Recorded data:

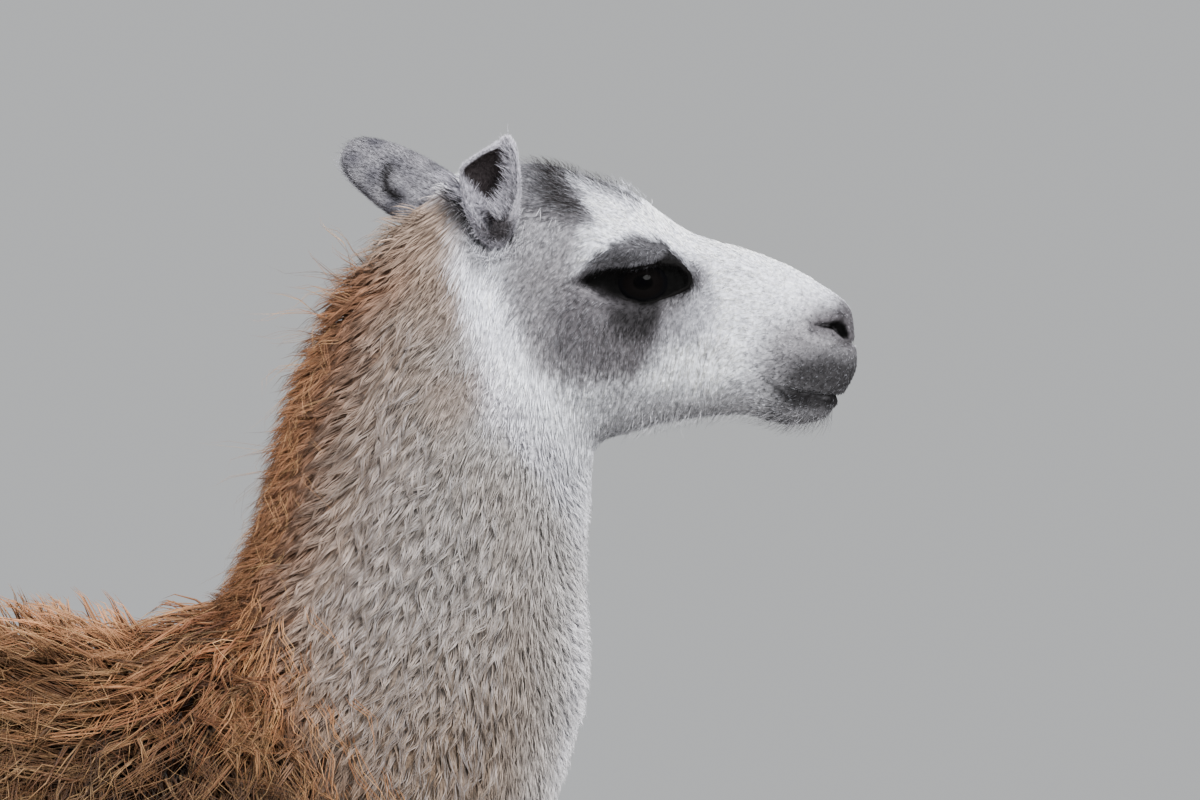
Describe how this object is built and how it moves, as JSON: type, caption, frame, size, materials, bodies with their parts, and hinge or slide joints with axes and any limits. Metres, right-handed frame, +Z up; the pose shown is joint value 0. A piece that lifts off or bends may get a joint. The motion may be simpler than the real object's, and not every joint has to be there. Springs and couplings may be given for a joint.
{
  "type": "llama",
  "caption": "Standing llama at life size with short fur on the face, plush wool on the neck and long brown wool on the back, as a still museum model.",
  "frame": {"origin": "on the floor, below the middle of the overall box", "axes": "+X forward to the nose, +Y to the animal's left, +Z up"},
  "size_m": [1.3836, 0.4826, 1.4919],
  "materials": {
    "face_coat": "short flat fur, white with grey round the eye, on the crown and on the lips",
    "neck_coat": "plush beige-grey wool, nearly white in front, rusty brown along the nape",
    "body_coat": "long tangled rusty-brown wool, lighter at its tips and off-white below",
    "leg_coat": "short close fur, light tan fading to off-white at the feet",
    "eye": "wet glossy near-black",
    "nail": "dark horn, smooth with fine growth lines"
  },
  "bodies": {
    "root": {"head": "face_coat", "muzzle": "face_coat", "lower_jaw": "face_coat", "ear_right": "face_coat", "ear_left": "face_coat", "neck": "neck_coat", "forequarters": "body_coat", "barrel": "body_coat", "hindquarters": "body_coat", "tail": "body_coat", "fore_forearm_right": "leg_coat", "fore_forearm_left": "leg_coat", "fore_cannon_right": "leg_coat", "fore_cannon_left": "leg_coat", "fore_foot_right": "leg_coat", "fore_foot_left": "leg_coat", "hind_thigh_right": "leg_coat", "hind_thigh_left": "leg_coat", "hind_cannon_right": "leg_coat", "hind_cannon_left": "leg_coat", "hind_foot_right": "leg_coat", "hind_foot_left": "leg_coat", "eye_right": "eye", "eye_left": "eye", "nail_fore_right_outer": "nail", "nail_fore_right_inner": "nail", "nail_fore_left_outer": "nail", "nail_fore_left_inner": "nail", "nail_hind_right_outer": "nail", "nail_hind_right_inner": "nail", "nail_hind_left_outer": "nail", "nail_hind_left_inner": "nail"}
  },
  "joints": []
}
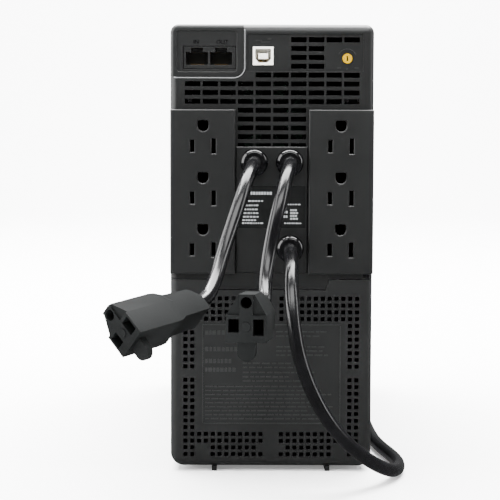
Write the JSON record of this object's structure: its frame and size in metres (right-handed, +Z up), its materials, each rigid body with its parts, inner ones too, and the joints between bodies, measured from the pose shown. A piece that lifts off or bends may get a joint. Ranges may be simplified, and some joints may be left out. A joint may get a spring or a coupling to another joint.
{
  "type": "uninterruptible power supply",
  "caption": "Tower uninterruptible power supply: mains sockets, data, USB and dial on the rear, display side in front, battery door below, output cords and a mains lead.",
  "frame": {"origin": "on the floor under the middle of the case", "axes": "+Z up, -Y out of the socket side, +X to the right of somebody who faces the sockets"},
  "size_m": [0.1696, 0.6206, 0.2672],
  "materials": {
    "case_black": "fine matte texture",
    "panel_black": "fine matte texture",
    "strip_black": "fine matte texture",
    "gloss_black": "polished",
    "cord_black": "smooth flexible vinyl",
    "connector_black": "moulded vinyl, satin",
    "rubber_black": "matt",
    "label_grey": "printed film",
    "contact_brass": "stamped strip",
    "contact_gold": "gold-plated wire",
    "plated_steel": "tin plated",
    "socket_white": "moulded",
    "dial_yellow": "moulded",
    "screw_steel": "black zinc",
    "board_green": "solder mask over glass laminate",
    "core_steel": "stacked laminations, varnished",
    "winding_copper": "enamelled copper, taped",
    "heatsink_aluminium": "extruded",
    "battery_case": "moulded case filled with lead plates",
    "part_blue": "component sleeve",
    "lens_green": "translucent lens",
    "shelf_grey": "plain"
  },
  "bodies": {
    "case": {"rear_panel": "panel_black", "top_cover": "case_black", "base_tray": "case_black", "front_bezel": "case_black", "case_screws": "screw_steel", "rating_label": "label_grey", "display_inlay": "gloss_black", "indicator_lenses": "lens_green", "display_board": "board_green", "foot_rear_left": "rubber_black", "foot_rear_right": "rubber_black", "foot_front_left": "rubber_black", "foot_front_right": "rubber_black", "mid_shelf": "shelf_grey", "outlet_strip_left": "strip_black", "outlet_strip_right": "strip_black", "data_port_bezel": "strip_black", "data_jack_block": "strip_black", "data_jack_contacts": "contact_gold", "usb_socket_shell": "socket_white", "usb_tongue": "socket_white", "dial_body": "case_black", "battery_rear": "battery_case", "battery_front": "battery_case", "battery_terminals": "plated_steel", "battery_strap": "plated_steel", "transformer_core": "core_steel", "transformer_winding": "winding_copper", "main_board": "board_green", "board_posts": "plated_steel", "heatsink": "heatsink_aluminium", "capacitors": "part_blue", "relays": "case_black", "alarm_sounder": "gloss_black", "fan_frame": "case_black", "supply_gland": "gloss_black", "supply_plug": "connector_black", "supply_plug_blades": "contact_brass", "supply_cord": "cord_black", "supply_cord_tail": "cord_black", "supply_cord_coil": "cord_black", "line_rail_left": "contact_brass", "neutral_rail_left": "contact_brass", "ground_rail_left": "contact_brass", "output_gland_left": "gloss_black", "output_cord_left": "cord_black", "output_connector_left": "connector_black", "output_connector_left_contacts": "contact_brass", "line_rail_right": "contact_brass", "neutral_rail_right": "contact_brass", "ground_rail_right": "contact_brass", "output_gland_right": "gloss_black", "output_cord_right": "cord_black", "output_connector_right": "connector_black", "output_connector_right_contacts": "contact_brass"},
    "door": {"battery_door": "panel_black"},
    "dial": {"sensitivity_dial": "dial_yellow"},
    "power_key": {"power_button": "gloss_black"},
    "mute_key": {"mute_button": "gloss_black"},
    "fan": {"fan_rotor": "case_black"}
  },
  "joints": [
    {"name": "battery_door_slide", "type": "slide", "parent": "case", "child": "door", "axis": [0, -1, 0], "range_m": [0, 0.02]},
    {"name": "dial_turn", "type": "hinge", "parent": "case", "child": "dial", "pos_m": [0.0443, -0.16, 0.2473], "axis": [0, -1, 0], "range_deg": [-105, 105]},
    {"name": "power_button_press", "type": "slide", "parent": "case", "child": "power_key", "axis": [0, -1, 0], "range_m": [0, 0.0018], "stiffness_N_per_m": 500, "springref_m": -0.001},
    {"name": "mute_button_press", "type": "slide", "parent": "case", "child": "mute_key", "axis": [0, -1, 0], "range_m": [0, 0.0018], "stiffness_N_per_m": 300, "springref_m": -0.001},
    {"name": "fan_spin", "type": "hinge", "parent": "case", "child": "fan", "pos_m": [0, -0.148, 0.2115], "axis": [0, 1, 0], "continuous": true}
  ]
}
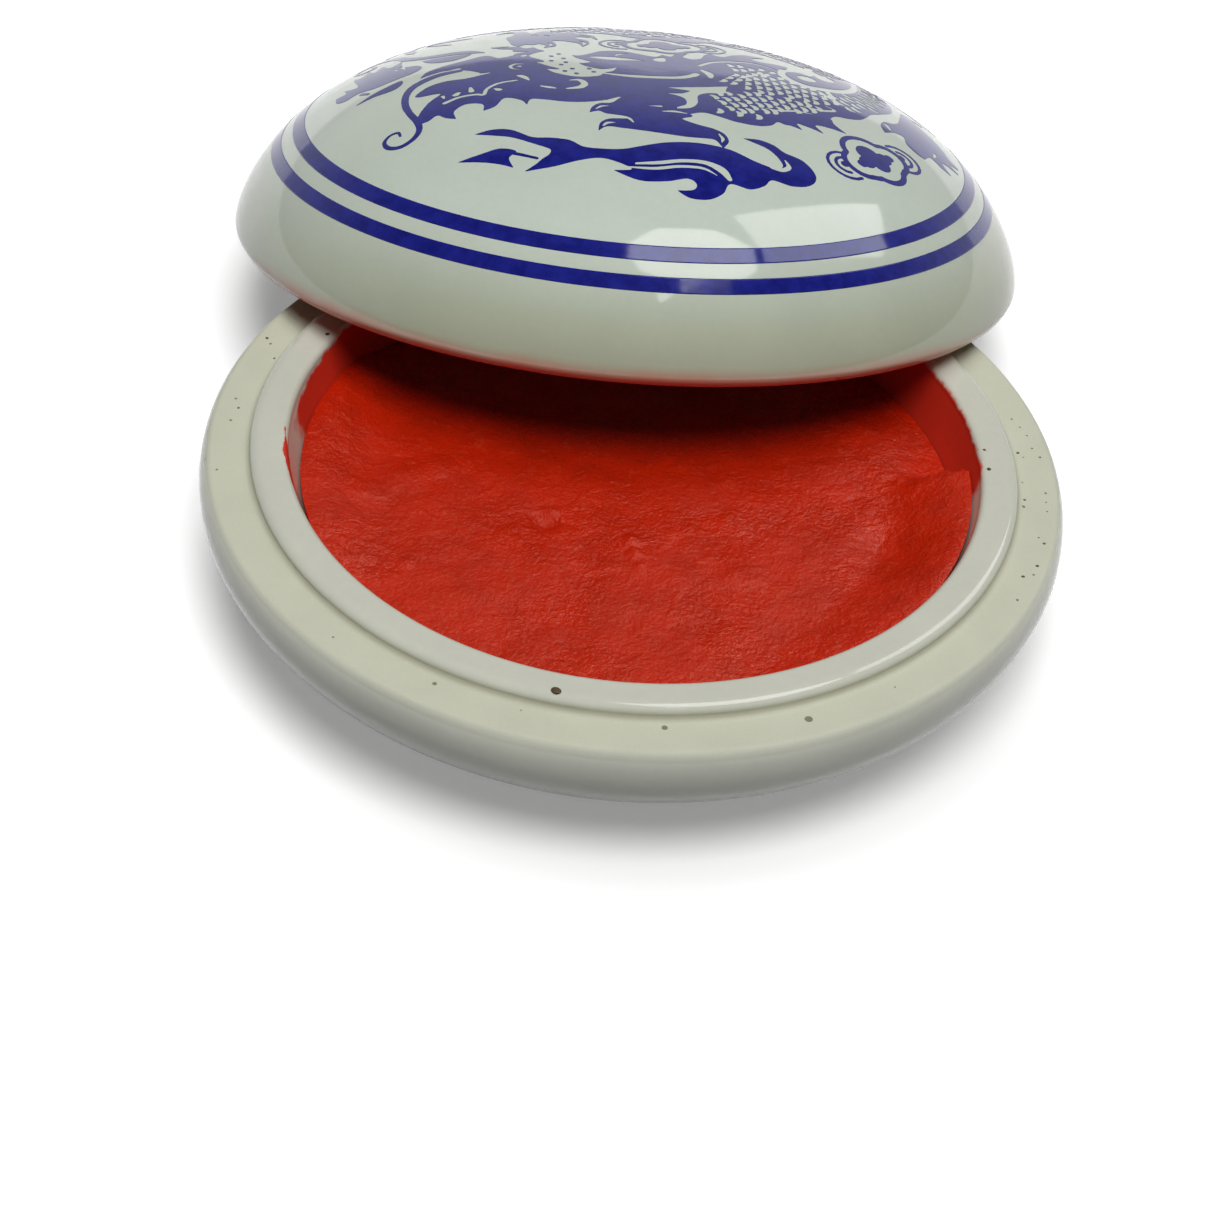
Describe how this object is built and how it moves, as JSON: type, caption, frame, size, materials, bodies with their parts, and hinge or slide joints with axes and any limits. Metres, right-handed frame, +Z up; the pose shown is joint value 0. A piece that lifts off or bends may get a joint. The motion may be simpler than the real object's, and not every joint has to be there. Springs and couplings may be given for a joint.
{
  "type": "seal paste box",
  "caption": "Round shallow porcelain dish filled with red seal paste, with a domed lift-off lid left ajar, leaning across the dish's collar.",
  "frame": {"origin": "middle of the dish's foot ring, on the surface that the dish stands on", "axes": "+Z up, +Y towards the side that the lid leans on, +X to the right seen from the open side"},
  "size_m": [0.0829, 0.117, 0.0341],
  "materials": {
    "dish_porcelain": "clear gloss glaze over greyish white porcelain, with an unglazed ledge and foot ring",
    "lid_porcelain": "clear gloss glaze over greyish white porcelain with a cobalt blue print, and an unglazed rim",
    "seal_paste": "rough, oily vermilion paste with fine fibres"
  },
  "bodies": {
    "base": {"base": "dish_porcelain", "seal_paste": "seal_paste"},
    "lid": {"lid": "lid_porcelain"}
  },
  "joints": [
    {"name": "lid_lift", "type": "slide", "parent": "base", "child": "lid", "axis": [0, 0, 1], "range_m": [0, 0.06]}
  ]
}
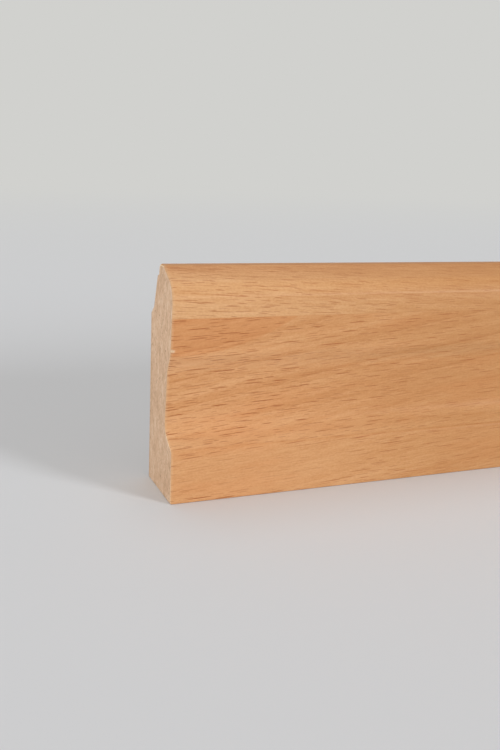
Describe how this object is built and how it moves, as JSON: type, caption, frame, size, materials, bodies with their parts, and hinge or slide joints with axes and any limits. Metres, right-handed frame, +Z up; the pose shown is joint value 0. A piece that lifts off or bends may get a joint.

• [JOB]: Scan the material above for the string "from" and report each line where you find it.

• [RESULT OF THIS TASK]:
Write the JSON record of this object's structure: its frame and size in metres (right-handed, +Z up), its materials, each rigid body with its parts, inner ones too, and the joints between bodies, measured from the pose shown. A piece that lifts off or bends may get a joint. Ranges may be simplified, and some joints may be left out. A joint may get a spring or a coupling to another joint.
  "frame": {"origin": "middle of the dish's foot ring, on the surface that the dish stands on", "axes": "+Z up, +Y towards the side that the lid leans on, +X to the right seen from the open side"},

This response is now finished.